Task instructions. Your task is to extract every line from the material below exactly.

#### Source material

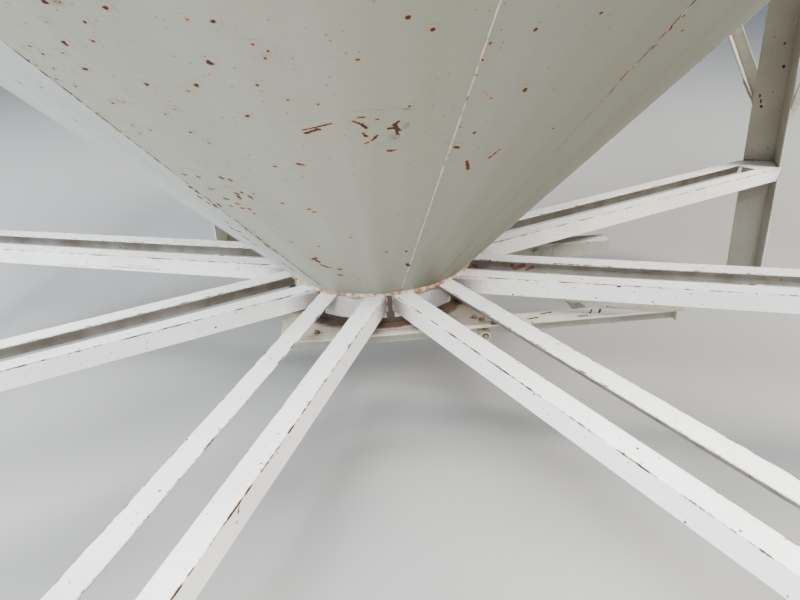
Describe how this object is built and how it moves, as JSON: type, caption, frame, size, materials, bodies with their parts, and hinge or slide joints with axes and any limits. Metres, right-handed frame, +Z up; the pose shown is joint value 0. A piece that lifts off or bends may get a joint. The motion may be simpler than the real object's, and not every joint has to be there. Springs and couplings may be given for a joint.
{
  "type": "grain silo with a hopper bottom",
  "caption": "Round steel grain silo on angle-iron legs, with a welded hopper cone, paired level struts to the outlet collar, bay braces, a cone roof and a rack-driven slide gate.",
  "frame": {"origin": "on the ground below the centre of the outlet", "axes": "+Z up; +X along the slide gate's rails, the way the blade opens; the picture looks along +Y"},
  "size_m": [4.6526, 4.6526, 7.548],
  "materials": {
    "bin_paint": "weathered off-white enamel on rolled steel plate, with rust specks",
    "strut_paint": "weathered white enamel on angle iron, rust along the edges",
    "gate_paint": "dirty cream enamel with rust",
    "bare_steel": "rusty bare steel"
  },
  "bodies": {
    "frame": {"cone_plate_1": "bin_paint", "cone_plate_2": "bin_paint", "cone_plate_3": "bin_paint", "cone_plate_4": "bin_paint", "cone_plate_5": "bin_paint", "cone_plate_6": "bin_paint", "cone_plate_7": "bin_paint", "cone_plate_8": "bin_paint", "wall_1": "bin_paint", "wall_2": "bin_paint", "wall_3": "bin_paint", "wall_4": "bin_paint", "roof_1": "bin_paint", "roof_2": "bin_paint", "roof_3": "bin_paint", "roof_4": "bin_paint", "filling_neck": "bin_paint", "neck_lid": "bin_paint", "leg_1": "bin_paint", "leg_2": "bin_paint", "leg_3": "bin_paint", "leg_4": "bin_paint", "leg_5": "bin_paint", "leg_6": "bin_paint", "leg_7": "bin_paint", "leg_8": "bin_paint", "bay_frame_1": "bin_paint", "bay_frame_2": "bin_paint", "bay_frame_3": "bin_paint", "bay_frame_4": "bin_paint", "bay_frame_5": "bin_paint", "bay_frame_6": "bin_paint", "bay_frame_7": "bin_paint", "bay_frame_8": "bin_paint", "outlet_collar": "bin_paint", "strut_pair_1": "strut_paint", "strut_pair_2": "strut_paint", "strut_pair_3": "strut_paint", "strut_pair_4": "strut_paint", "strut_pair_5": "strut_paint", "strut_pair_6": "strut_paint", "strut_pair_7": "strut_paint", "strut_pair_8": "strut_paint", "gate_top_plate": "gate_paint", "gate_spacer_plate": "gate_paint", "rail_front": "gate_paint", "rail_rear": "gate_paint", "gate_stop_bar": "gate_paint", "gate_cross_bar": "gate_paint", "shaft_sleeve_front": "gate_paint", "shaft_sleeve_rear": "gate_paint"},
    "blade": {"gate_blade": "bare_steel"},
    "shaft": {"pinion_shaft": "bare_steel"}
  },
  "joints": [
    {"name": "gate_slide", "type": "slide", "parent": "frame", "child": "blade", "axis": [1, 0, 0], "range_m": [0, 0.65]},
    {"name": "shaft_turn", "type": "hinge", "parent": "frame", "child": "shaft", "pos_m": [0.33, 0, 0.496], "axis": [0, 1, 0], "range_deg": [0, 1817]}
  ],
  "couplings": [
    {"joint": "shaft_turn", "follows": "gate_slide", "rad_per_m": 48.78}
  ]
}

########

Solution for this task.
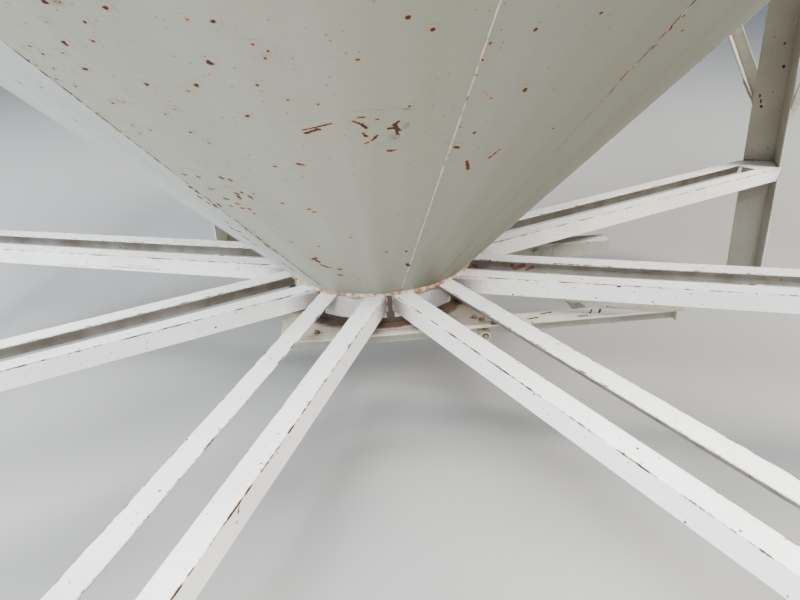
Describe how this object is built and how it moves, as JSON: type, caption, frame, size, materials, bodies with their parts, and hinge or slide joints with axes and any limits. Metres, right-handed frame, +Z up; the pose shown is joint value 0. A piece that lifts off or bends may get a joint. The motion may be simpler than the real object's, and not every joint has to be there. Springs and couplings may be given for a joint.
{
  "type": "grain silo with a hopper bottom",
  "caption": "Round steel grain silo on angle-iron legs, with a welded hopper cone, paired level struts to the outlet collar, bay braces, a cone roof and a rack-driven slide gate.",
  "frame": {"origin": "on the ground below the centre of the outlet", "axes": "+Z up; +X along the slide gate's rails, the way the blade opens; the picture looks along +Y"},
  "size_m": [4.6526, 4.6526, 7.548],
  "materials": {
    "bin_paint": "weathered off-white enamel on rolled steel plate, with rust specks",
    "strut_paint": "weathered white enamel on angle iron, rust along the edges",
    "gate_paint": "dirty cream enamel with rust",
    "bare_steel": "rusty bare steel"
  },
  "bodies": {
    "frame": {"cone_plate_1": "bin_paint", "cone_plate_2": "bin_paint", "cone_plate_3": "bin_paint", "cone_plate_4": "bin_paint", "cone_plate_5": "bin_paint", "cone_plate_6": "bin_paint", "cone_plate_7": "bin_paint", "cone_plate_8": "bin_paint", "wall_1": "bin_paint", "wall_2": "bin_paint", "wall_3": "bin_paint", "wall_4": "bin_paint", "roof_1": "bin_paint", "roof_2": "bin_paint", "roof_3": "bin_paint", "roof_4": "bin_paint", "filling_neck": "bin_paint", "neck_lid": "bin_paint", "leg_1": "bin_paint", "leg_2": "bin_paint", "leg_3": "bin_paint", "leg_4": "bin_paint", "leg_5": "bin_paint", "leg_6": "bin_paint", "leg_7": "bin_paint", "leg_8": "bin_paint", "bay_frame_1": "bin_paint", "bay_frame_2": "bin_paint", "bay_frame_3": "bin_paint", "bay_frame_4": "bin_paint", "bay_frame_5": "bin_paint", "bay_frame_6": "bin_paint", "bay_frame_7": "bin_paint", "bay_frame_8": "bin_paint", "outlet_collar": "bin_paint", "strut_pair_1": "strut_paint", "strut_pair_2": "strut_paint", "strut_pair_3": "strut_paint", "strut_pair_4": "strut_paint", "strut_pair_5": "strut_paint", "strut_pair_6": "strut_paint", "strut_pair_7": "strut_paint", "strut_pair_8": "strut_paint", "gate_top_plate": "gate_paint", "gate_spacer_plate": "gate_paint", "rail_front": "gate_paint", "rail_rear": "gate_paint", "gate_stop_bar": "gate_paint", "gate_cross_bar": "gate_paint", "shaft_sleeve_front": "gate_paint", "shaft_sleeve_rear": "gate_paint"},
    "blade": {"gate_blade": "bare_steel"},
    "shaft": {"pinion_shaft": "bare_steel"}
  },
  "joints": [
    {"name": "gate_slide", "type": "slide", "parent": "frame", "child": "blade", "axis": [1, 0, 0], "range_m": [0, 0.65]},
    {"name": "shaft_turn", "type": "hinge", "parent": "frame", "child": "shaft", "pos_m": [0.33, 0, 0.496], "axis": [0, 1, 0], "range_deg": [0, 1817]}
  ],
  "couplings": [
    {"joint": "shaft_turn", "follows": "gate_slide", "rad_per_m": 48.78}
  ]
}